We’d all tried to talk to him at one time or another, but he wouldn’t get into anything about Cora.
Instead, he threw himself into working at the Boot and helping out the crew at Dex’s house, like he thought if he didn’t slow down, he wouldn’t have to think about it all.
“Daddy, Supernova’s gonna love the purple. And look at the flowers Miss Aster helped me pick out,” Sky cut in, holding up the vase she’d made for Nova.
I ruffled her hair. “I bet these are her favorites yet.”
Mav’s gaze cut to the door before Aster even moved through it, as though he had radar attuned to her.
She bustled through, holding two grocery bags and crossing to the minifridge we’d put in the corner.
“I got water, juices, some protein shakes. Snack packs that will be easy to grab if she’s hungry but doesn’t want to go to the kitchen.
And a jumbo-size bag of wild berry Skittles, of course. ”
“You didn’t get me anything, Ice Queen?” Mav asked with a grin.
“Take a flying leap, Satan,” she shot back.
His grin widened. “You only fight with me because you care. If you didn’t, you’d ignore me.”
Aster’s mouth slammed shut as she turned to me. “Whatever you do, do not put me on Nova duty with that caveman.”
A low chuckle left my throat. “Noted.”
“I’ll just have Dex hack into the schedule and put us together,” Mav interjected.
Aster whirled on Dex. “You even think about it, and I will come for you.”
Sky giggled. “Auntie Aster is a baddie.”
Aster held out a hand for a high five, and Sky smacked it. “Sisters before misters,” Aster said.
“Okay, guys.” I clapped my hands together. “We need to move. I’m supposed to pick up Nova in an hour and a half.”
That got everyone into gear. Brae and I made the bed while Sky and Owen finished the Welcome Home sign. Mav and Dex helped Waylon with meal prep in the kitchen while Wylder went MIA, but when I walked out to check on everything, I nearly collided with Orion.
His dark eyes met mine as his throat worked. For a second, I thought he might speak. And then he raised his hands to sign, “I’m glad Nova is okay.”

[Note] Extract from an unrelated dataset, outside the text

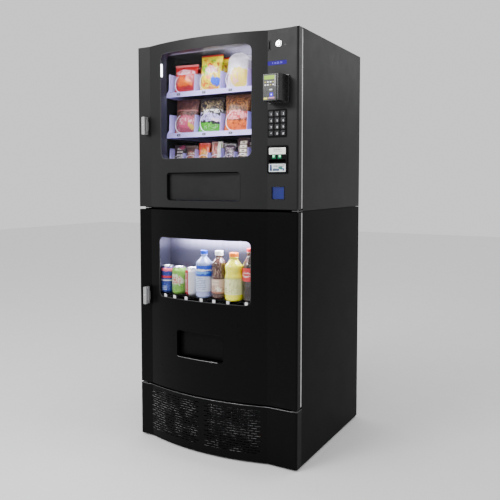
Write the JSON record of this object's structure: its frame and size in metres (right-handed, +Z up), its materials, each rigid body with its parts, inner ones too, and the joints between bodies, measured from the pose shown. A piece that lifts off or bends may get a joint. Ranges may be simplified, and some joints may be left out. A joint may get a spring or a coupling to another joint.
{
  "type": "snack vending machine",
  "caption": "Floor-standing combined snack and cold drink vending machine: windowed snack door with side controls over a bowed drink door, vented base",
  "frame": {"origin": "centre of the overall footprint, at the floor under the feet", "axes": "+Z up; -Y is the front with the windows, flaps and controls; +X is the side with the door hinges and the controls"},
  "size_m": [0.8, 0.768, 1.778],
  "materials": {
    "black_door": "satin black powder coat",
    "black_case": "satin black powder coat",
    "foam_liner": "smooth pale liner over foam",
    "door_inner": "matt black",
    "door_inner_pale": "smooth pale grey",
    "zinc": "zinc plated",
    "bracket": "dark plated steel",
    "compressor_black": "gloss black",
    "fins": "thin fins",
    "fan_plastic": "dark moulded plastic",
    "tray_white": "semi-gloss off-white",
    "motor_plastic": "pale moulded plastic",
    "wire_white": "white-coated steel wire",
    "lamp": "diffusing light tube",
    "window": "clear glazing",
    "panel_plastic": "dark moulded plastic",
    "reader_plastic": "dark moulded plastic",
    "validator_plastic": "black moulded plastic",
    "mech_plastic": "dark grey moulded plastic",
    "chrome": "bright chrome",
    "blue_plastic": "blue moulded plastic",
    "lock_metal": "satin chrome",
    "key_metal": "satin metal",
    "column_sheet": "plain sheet",
    "display_sheet": "smooth pale grey",
    "flap_plastic": "black moulded plastic"
  },
  "bodies": {
    "cabinet": {"lower_cabinet": "black_case", "cold_liner": "foam_liner", "base_grille": "black_door", "leveling_feet": "zinc", "compressor": "compressor_black", "heat_exchangers": "fins", "drink_columns": "column_sheet", "upper_cabinet": "black_case", "snack_trays": "tray_white", "coil_motors": "motor_plastic", "light_tubes": "lamp", "hinge_pins": "bracket"},
    "condenser_fan": {"condenser_fan": "fan_plastic"},
    "snack_door": {"upper_door_skin": "black_door", "upper_door_liner": "door_inner", "upper_window": "window", "control_panel": "panel_plastic", "card_reader": "reader_plastic", "bill_validator": "validator_plastic", "coin_mech": "mech_plastic", "upper_lock": "black_door"},
    "drink_door": {"lower_door_skin": "black_door", "lower_door_liner": "door_inner_pale", "lower_window": "window", "display_shelf": "display_sheet", "lower_lock": "black_door"},
    "snack_door_handle": {"upper_handle": "lock_metal"},
    "drink_door_handle": {"lower_handle": "lock_metal"},
    "snack_flap": {"snack_flap": "flap_plastic"},
    "drink_flap": {"drink_flap": "flap_plastic"},
    "coin_flap": {"coin_flap": "blue_plastic"},
    "coin_button": {"coin_button": "chrome"},
    "coil_top_1": {"coil_top_1": "wire_white"},
    "coil_top_2": {"coil_top_2": "wire_white"},
    "coil_top_3": {"coil_top_3": "wire_white"},
    "coil_top_4": {"coil_top_4": "wire_white"},
    "coil_middle_1": {"coil_middle_1": "wire_white"},
    "coil_middle_2": {"coil_middle_2": "wire_white"},
    "coil_middle_3": {"coil_middle_3": "wire_white"},
    "coil_middle_4": {"coil_middle_4": "wire_white"},
    "coil_candy_1": {"coil_candy_1": "wire_white"},
    "coil_candy_2": {"coil_candy_2": "wire_white"},
    "coil_candy_3": {"coil_candy_3": "wire_white"},
    "coil_candy_4": {"coil_candy_4": "wire_white"},
    "coil_candy_5": {"coil_candy_5": "wire_white"},
    "coil_candy_6": {"coil_candy_6": "wire_white"},
    "coil_candy_7": {"coil_candy_7": "wire_white"},
    "coil_candy_8": {"coil_candy_8": "wire_white"},
    "key_1": {"key_1": "key_metal"},
    "key_2": {"key_2": "key_metal"},
    "key_3": {"key_3": "key_metal"},
    "key_4": {"key_4": "key_metal"},
    "key_5": {"key_5": "key_metal"},
    "key_6": {"key_6": "key_metal"},
    "key_7": {"key_7": "key_metal"},
    "key_8": {"key_8": "key_metal"},
    "key_9": {"key_9": "key_metal"},
    "key_star": {"key_star": "key_metal"},
    "key_0": {"key_0": "key_metal"},
    "key_hash": {"key_hash": "key_metal"}
  },
  "joints": [
    {"name": "snack_door_hinge", "type": "hinge", "parent": "cabinet", "child": "snack_door", "pos_m": [0.395, -0.304, 1.4185], "axis": [0, 0, 1], "range_deg": [0, 110]},
    {"name": "drink_door_hinge", "type": "hinge", "parent": "cabinet", "child": "drink_door", "pos_m": [0.395, -0.304, 0.6528], "axis": [0, 0, 1], "range_deg": [0, 110]},
    {"name": "snack_door_handle_turn", "type": "hinge", "parent": "snack_door", "child": "snack_door_handle", "pos_m": [-0.345, -0.316, 1.424], "axis": [0, 1, 0], "range_deg": [0, 90]},
    {"name": "drink_door_handle_turn", "type": "hinge", "parent": "drink_door", "child": "drink_door_handle", "pos_m": [-0.345, -0.316, 0.661], "axis": [0, 1, 0], "range_deg": [0, 90]},
    {"name": "snack_flap_hinge", "type": "hinge", "parent": "snack_door", "child": "snack_flap", "pos_m": [-0.0345, -0.324, 1.209], "axis": [1, 0, 0], "range_deg": [0, 70], "stiffness_Nm_per_rad": 0.15, "springref_deg": -28.65},
    {"name": "drink_flap_hinge", "type": "hinge", "parent": "drink_door", "child": "drink_flap", "pos_m": [-0.045, -0.324, 0.522], "axis": [1, 0, 0], "range_deg": [0, 70], "stiffness_Nm_per_rad": 0.1, "springref_deg": -28.65},
    {"name": "coin_flap_hinge", "type": "hinge", "parent": "snack_door", "child": "coin_flap", "pos_m": [0.312, -0.31, 1.1505], "axis": [1, 0, 0], "range_deg": [0, 70], "stiffness_Nm_per_rad": 0.004, "springref_deg": -28.65},
    {"name": "coin_button_push", "type": "slide", "parent": "snack_door", "child": "coin_button", "axis": [0, 1, 0], "range_m": [0, 0.0008], "stiffness_N_per_m": 400, "springref_m": -0.002},
    {"name": "key_1_push", "type": "slide", "parent": "snack_door", "child": "key_1", "axis": [0, 1, 0], "range_m": [0, 0.0015], "stiffness_N_per_m": 400, "springref_m": -0.001},
    {"name": "key_2_push", "type": "slide", "parent": "snack_door", "child": "key_2", "axis": [0, 1, 0], "range_m": [0, 0.0015], "stiffness_N_per_m": 400, "springref_m": -0.001},
    {"name": "key_3_push", "type": "slide", "parent": "snack_door", "child": "key_3", "axis": [0, 1, 0], "range_m": [0, 0.0015], "stiffness_N_per_m": 400, "springref_m": -0.001},
    {"name": "key_4_push", "type": "slide", "parent": "snack_door", "child": "key_4", "axis": [0, 1, 0], "range_m": [0, 0.0015], "stiffness_N_per_m": 400, "springref_m": -0.001},
    {"name": "key_5_push", "type": "slide", "parent": "snack_door", "child": "key_5", "axis": [0, 1, 0], "range_m": [0, 0.0015], "stiffness_N_per_m": 400, "springref_m": -0.001},
    {"name": "key_6_push", "type": "slide", "parent": "snack_door", "child": "key_6", "axis": [0, 1, 0], "range_m": [0, 0.0015], "stiffness_N_per_m": 400, "springref_m": -0.001},
    {"name": "key_7_push", "type": "slide", "parent": "snack_door", "child": "key_7", "axis": [0, 1, 0], "range_m": [0, 0.0015], "stiffness_N_per_m": 400, "springref_m": -0.001},
    {"name": "key_8_push", "type": "slide", "parent": "snack_door", "child": "key_8", "axis": [0, 1, 0], "range_m": [0, 0.0015], "stiffness_N_per_m": 400, "springref_m": -0.001},
    {"name": "key_9_push", "type": "slide", "parent": "snack_door", "child": "key_9", "axis": [0, 1, 0], "range_m": [0, 0.0015], "stiffness_N_per_m": 400, "springref_m": -0.001},
    {"name": "key_star_push", "type": "slide", "parent": "snack_door", "child": "key_star", "axis": [0, 1, 0], "range_m": [0, 0.0015], "stiffness_N_per_m": 400, "springref_m": -0.001},
    {"name": "key_0_push", "type": "slide", "parent": "snack_door", "child": "key_0", "axis": [0, 1, 0], "range_m": [0, 0.0015], "stiffness_N_per_m": 400, "springref_m": -0.001},
    {"name": "key_hash_push", "type": "slide", "parent": "snack_door", "child": "key_hash", "axis": [0, 1, 0], "range_m": [0, 0.0015], "stiffness_N_per_m": 400, "springref_m": -0.001},
    {"name": "coil_top_1_turn", "type": "hinge", "parent": "cabinet", "child": "coil_top_1", "pos_m": [-0.272, 0.084, 1.6349], "axis": [0, 1, 0], "continuous": true},
    {"name": "coil_top_2_turn", "type": "hinge", "parent": "cabinet", "child": "coil_top_2", "pos_m": [-0.132, 0.084, 1.6349], "axis": [0, 1, 0], "continuous": true},
    {"name": "coil_top_3_turn", "type": "hinge", "parent": "cabinet", "child": "coil_top_3", "pos_m": [0.008, 0.084, 1.6349], "axis": [0, 1, 0], "continuous": true},
    {"name": "coil_top_4_turn", "type": "hinge", "parent": "cabinet", "child": "coil_top_4", "pos_m": [0.148, 0.084, 1.6349], "axis": [0, 1, 0], "continuous": true},
    {"name": "coil_middle_1_turn", "type": "hinge", "parent": "cabinet", "child": "coil_middle_1", "pos_m": [-0.272, 0.084, 1.4479], "axis": [0, 1, 0], "continuous": true},
    {"name": "coil_middle_2_turn", "type": "hinge", "parent": "cabinet", "child": "coil_middle_2", "pos_m": [-0.132, 0.084, 1.4479], "axis": [0, 1, 0], "continuous": true},
    {"name": "coil_middle_3_turn", "type": "hinge", "parent": "cabinet", "child": "coil_middle_3", "pos_m": [0.008, 0.084, 1.4479], "axis": [0, 1, 0], "continuous": true},
    {"name": "coil_middle_4_turn", "type": "hinge", "parent": "cabinet", "child": "coil_middle_4", "pos_m": [0.148, 0.084, 1.4479], "axis": [0, 1, 0], "continuous": true},
    {"name": "coil_candy_1_turn", "type": "hinge", "parent": "cabinet", "child": "coil_candy_1", "pos_m": [-0.307, 0.084, 1.2714], "axis": [0, 1, 0], "continuous": true},
    {"name": "coil_candy_2_turn", "type": "hinge", "parent": "cabinet", "child": "coil_candy_2", "pos_m": [-0.237, 0.084, 1.2714], "axis": [0, 1, 0], "continuous": true},
    {"name": "coil_candy_3_turn", "type": "hinge", "parent": "cabinet", "child": "coil_candy_3", "pos_m": [-0.167, 0.084, 1.2714], "axis": [0, 1, 0], "continuous": true},
    {"name": "coil_candy_4_turn", "type": "hinge", "parent": "cabinet", "child": "coil_candy_4", "pos_m": [-0.097, 0.084, 1.2714], "axis": [0, 1, 0], "continuous": true},
    {"name": "coil_candy_5_turn", "type": "hinge", "parent": "cabinet", "child": "coil_candy_5", "pos_m": [-0.027, 0.084, 1.2714], "axis": [0, 1, 0], "continuous": true},
    {"name": "coil_candy_6_turn", "type": "hinge", "parent": "cabinet", "child": "coil_candy_6", "pos_m": [0.043, 0.084, 1.2714], "axis": [0, 1, 0], "continuous": true},
    {"name": "coil_candy_7_turn", "type": "hinge", "parent": "cabinet", "child": "coil_candy_7", "pos_m": [0.113, 0.084, 1.2714], "axis": [0, 1, 0], "continuous": true},
    {"name": "coil_candy_8_turn", "type": "hinge", "parent": "cabinet", "child": "coil_candy_8", "pos_m": [0.183, 0.084, 1.2714], "axis": [0, 1, 0], "continuous": true},
    {"name": "condenser_fan_spin", "type": "hinge", "parent": "cabinet", "child": "condenser_fan", "pos_m": [0.09, -0.086, 0.125], "axis": [0, 1, 0], "continuous": true}
  ]
}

I lifted my hands to sign as I spoke. “Thank you. And thanks for helping out with Sky so much while I was at the hospital.”
Orion moved his head in a jerky nod. “I made Nova a cake. It’s in the kitchen.”
As Brae had once said, chocolate was Orion’s love language.
“I think she might like that even better than those Skittles she’s always eating.”
Orion ducked his head but not before I saw the barest twitch of his lips.
“Daddy! Come up here,” Sky called from the top of the stairs.
I glanced at my watch. I had exactly fifteen minutes before I needed to leave. Taking the stairs two at a time, I let my daughter tug me toward her bedroom.
“You’re missing one thing for Supernova,” she said with complete certainty.
“What’s that?” I asked.
She shoved a tiny, beaded object into my hand.
“What’s this?”
“A ring. So you can ask Supernova to marry you.” Skylar was completely nonchalant, as if this were the most obvious thing in the world.
I struggled to swallow. “You want that?”
Sky let out an exasperated sigh. “Duh. She’d be like the best mom in the history of moms.”
A laugh startled out of me at that. “I don’t disagree, Little Princess.”
A throat cleared, and I turned to see Waylon in the doorway.
“I might be able to help with that,” he said, his eyes a little misty.
He reached into one of the pockets of his overalls and retrieved a small wooden box.
“Been carrying this around the past couple of weeks, waiting for the right moment. This was my mother’s.
But there’s something about it that just seems right for you and Nova. ”
I sucked in an audible breath as I opened the box and gazed at the glimmering stone. “It’s like twilight. Like Nova’s eyes.”
“It’s a silver sapphire. You don’t have to use it. I just thought—”
“It’s perfect,” I said, cutting Waylon off. “Thank you. For everything. Now and always.”
Waylon pulled me into a hug. “Love you. So damn proud of the man you are.”
My throat constricted. But Skylar saved us. “This is cute and all, but you still gotta put a dollar in the swear jar, Grampa Way Way.”